▸ JOB: Reproduce all entries verbatim, with nothing added or dropped.

=== DATASET ROWS ===

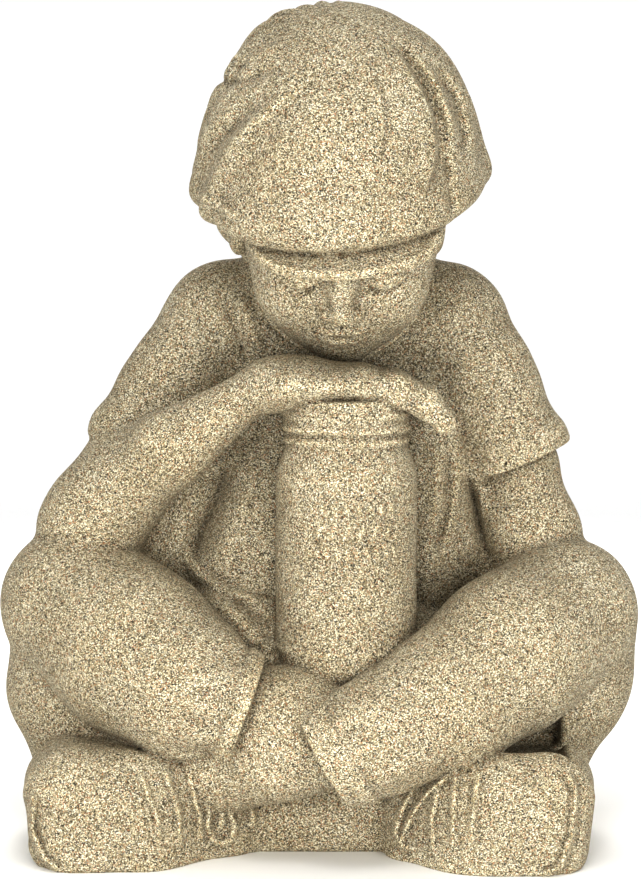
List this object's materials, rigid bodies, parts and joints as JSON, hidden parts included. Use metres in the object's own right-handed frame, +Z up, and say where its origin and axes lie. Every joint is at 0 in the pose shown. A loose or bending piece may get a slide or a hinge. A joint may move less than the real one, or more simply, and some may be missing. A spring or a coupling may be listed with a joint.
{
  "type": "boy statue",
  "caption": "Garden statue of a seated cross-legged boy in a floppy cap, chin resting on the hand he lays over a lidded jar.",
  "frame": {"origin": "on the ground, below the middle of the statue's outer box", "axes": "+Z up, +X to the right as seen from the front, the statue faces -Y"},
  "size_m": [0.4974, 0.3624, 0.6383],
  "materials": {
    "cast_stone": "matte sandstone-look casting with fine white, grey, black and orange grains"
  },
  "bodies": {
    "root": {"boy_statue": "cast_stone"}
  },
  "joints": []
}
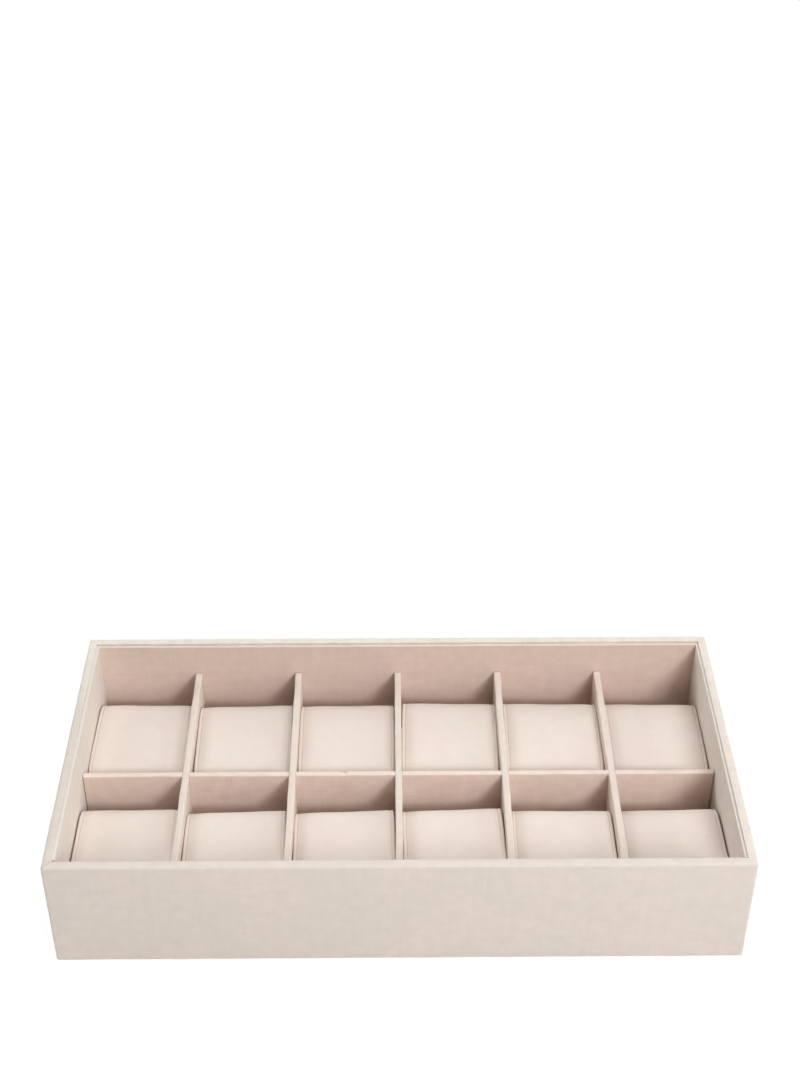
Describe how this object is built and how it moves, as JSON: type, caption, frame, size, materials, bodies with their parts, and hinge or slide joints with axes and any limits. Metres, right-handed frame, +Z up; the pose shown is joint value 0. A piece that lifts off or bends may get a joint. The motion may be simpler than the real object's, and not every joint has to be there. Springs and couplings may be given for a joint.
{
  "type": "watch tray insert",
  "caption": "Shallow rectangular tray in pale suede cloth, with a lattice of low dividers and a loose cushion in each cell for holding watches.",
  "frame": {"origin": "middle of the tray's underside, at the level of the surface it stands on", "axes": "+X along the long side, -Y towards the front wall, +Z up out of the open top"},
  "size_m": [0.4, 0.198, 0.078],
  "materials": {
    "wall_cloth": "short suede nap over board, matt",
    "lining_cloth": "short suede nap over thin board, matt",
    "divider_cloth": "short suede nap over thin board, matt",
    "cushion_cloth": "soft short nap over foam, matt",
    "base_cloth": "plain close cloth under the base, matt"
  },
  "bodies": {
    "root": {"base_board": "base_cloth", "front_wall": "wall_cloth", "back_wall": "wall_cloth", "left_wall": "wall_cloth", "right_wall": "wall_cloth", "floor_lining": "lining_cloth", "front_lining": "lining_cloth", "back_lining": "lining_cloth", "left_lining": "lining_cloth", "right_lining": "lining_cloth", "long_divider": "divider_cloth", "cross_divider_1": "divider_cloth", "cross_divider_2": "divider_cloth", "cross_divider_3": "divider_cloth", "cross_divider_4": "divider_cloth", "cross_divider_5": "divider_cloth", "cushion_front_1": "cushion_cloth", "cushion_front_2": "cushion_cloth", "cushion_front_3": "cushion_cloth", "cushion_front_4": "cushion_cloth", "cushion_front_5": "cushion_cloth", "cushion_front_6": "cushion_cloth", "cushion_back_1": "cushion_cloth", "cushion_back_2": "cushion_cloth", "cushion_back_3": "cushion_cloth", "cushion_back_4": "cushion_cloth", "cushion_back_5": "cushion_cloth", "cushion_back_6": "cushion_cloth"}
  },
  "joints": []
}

===

▸ SOLUTION:
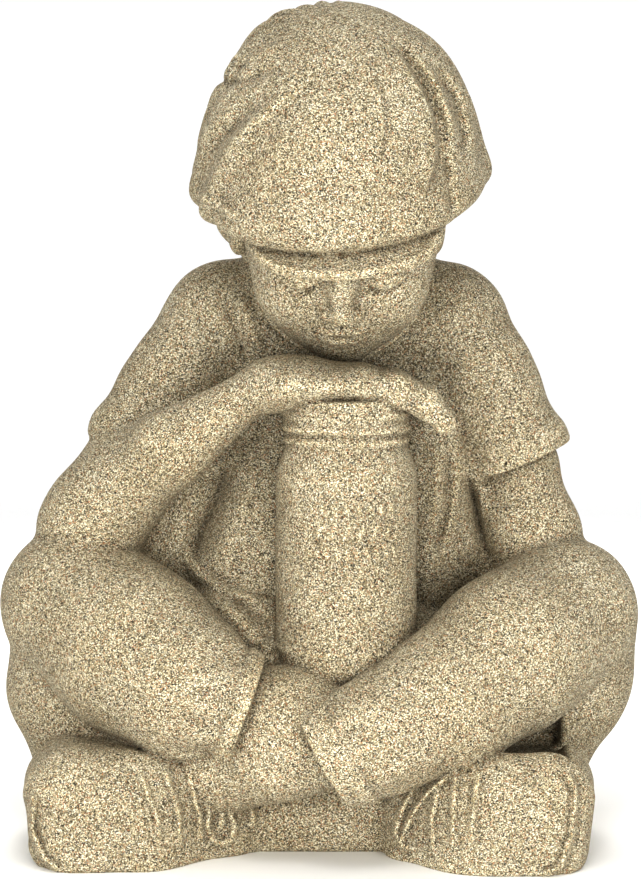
List this object's materials, rigid bodies, parts and joints as JSON, hidden parts included. Use metres in the object's own right-handed frame, +Z up, and say where its origin and axes lie. Every joint is at 0 in the pose shown. A loose or bending piece may get a slide or a hinge. A joint may move less than the real one, or more simply, and some may be missing. A spring or a coupling may be listed with a joint.
{
  "type": "boy statue",
  "caption": "Garden statue of a seated cross-legged boy in a floppy cap, chin resting on the hand he lays over a lidded jar.",
  "frame": {"origin": "on the ground, below the middle of the statue's outer box", "axes": "+Z up, +X to the right as seen from the front, the statue faces -Y"},
  "size_m": [0.4974, 0.3624, 0.6383],
  "materials": {
    "cast_stone": "matte sandstone-look casting with fine white, grey, black and orange grains"
  },
  "bodies": {
    "root": {"boy_statue": "cast_stone"}
  },
  "joints": []
}
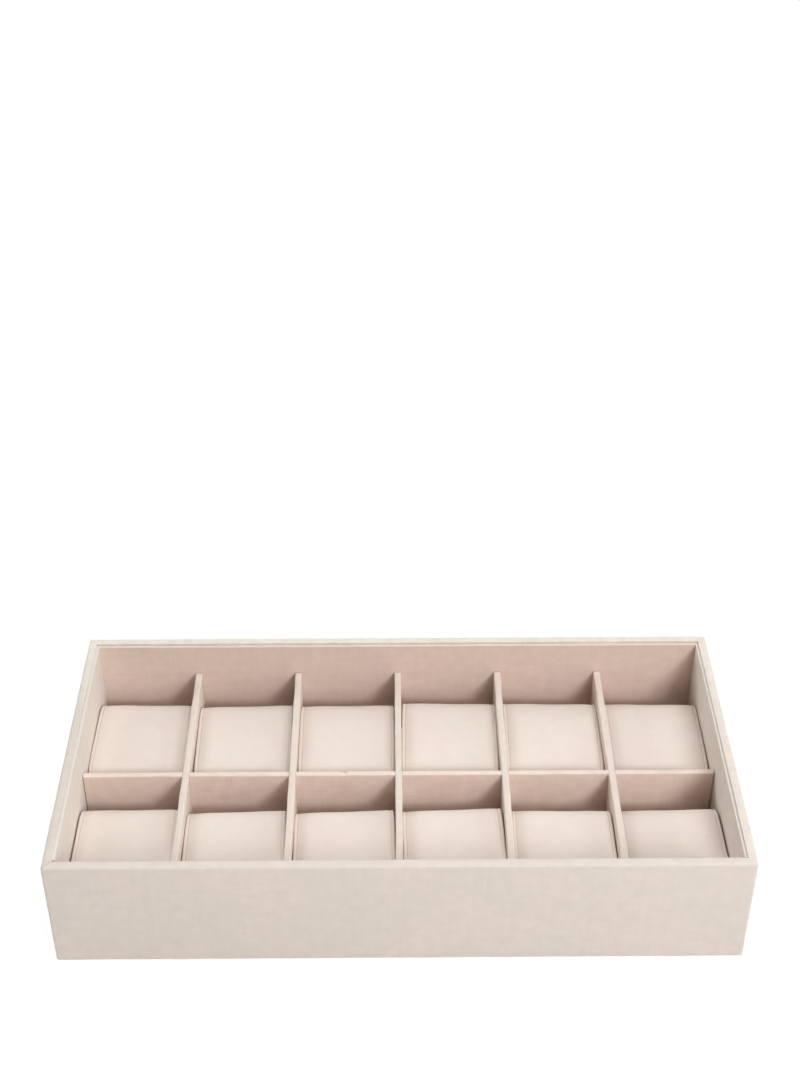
Describe how this object is built and how it moves, as JSON: type, caption, frame, size, materials, bodies with their parts, and hinge or slide joints with axes and any limits. Metres, right-handed frame, +Z up; the pose shown is joint value 0. A piece that lifts off or bends may get a joint. The motion may be simpler than the real object's, and not every joint has to be there. Springs and couplings may be given for a joint.
{
  "type": "watch tray insert",
  "caption": "Shallow rectangular tray in pale suede cloth, with a lattice of low dividers and a loose cushion in each cell for holding watches.",
  "frame": {"origin": "middle of the tray's underside, at the level of the surface it stands on", "axes": "+X along the long side, -Y towards the front wall, +Z up out of the open top"},
  "size_m": [0.4, 0.198, 0.078],
  "materials": {
    "wall_cloth": "short suede nap over board, matt",
    "lining_cloth": "short suede nap over thin board, matt",
    "divider_cloth": "short suede nap over thin board, matt",
    "cushion_cloth": "soft short nap over foam, matt",
    "base_cloth": "plain close cloth under the base, matt"
  },
  "bodies": {
    "root": {"base_board": "base_cloth", "front_wall": "wall_cloth", "back_wall": "wall_cloth", "left_wall": "wall_cloth", "right_wall": "wall_cloth", "floor_lining": "lining_cloth", "front_lining": "lining_cloth", "back_lining": "lining_cloth", "left_lining": "lining_cloth", "right_lining": "lining_cloth", "long_divider": "divider_cloth", "cross_divider_1": "divider_cloth", "cross_divider_2": "divider_cloth", "cross_divider_3": "divider_cloth", "cross_divider_4": "divider_cloth", "cross_divider_5": "divider_cloth", "cushion_front_1": "cushion_cloth", "cushion_front_2": "cushion_cloth", "cushion_front_3": "cushion_cloth", "cushion_front_4": "cushion_cloth", "cushion_front_5": "cushion_cloth", "cushion_front_6": "cushion_cloth", "cushion_back_1": "cushion_cloth", "cushion_back_2": "cushion_cloth", "cushion_back_3": "cushion_cloth", "cushion_back_4": "cushion_cloth", "cushion_back_5": "cushion_cloth", "cushion_back_6": "cushion_cloth"}
  },
  "joints": []
}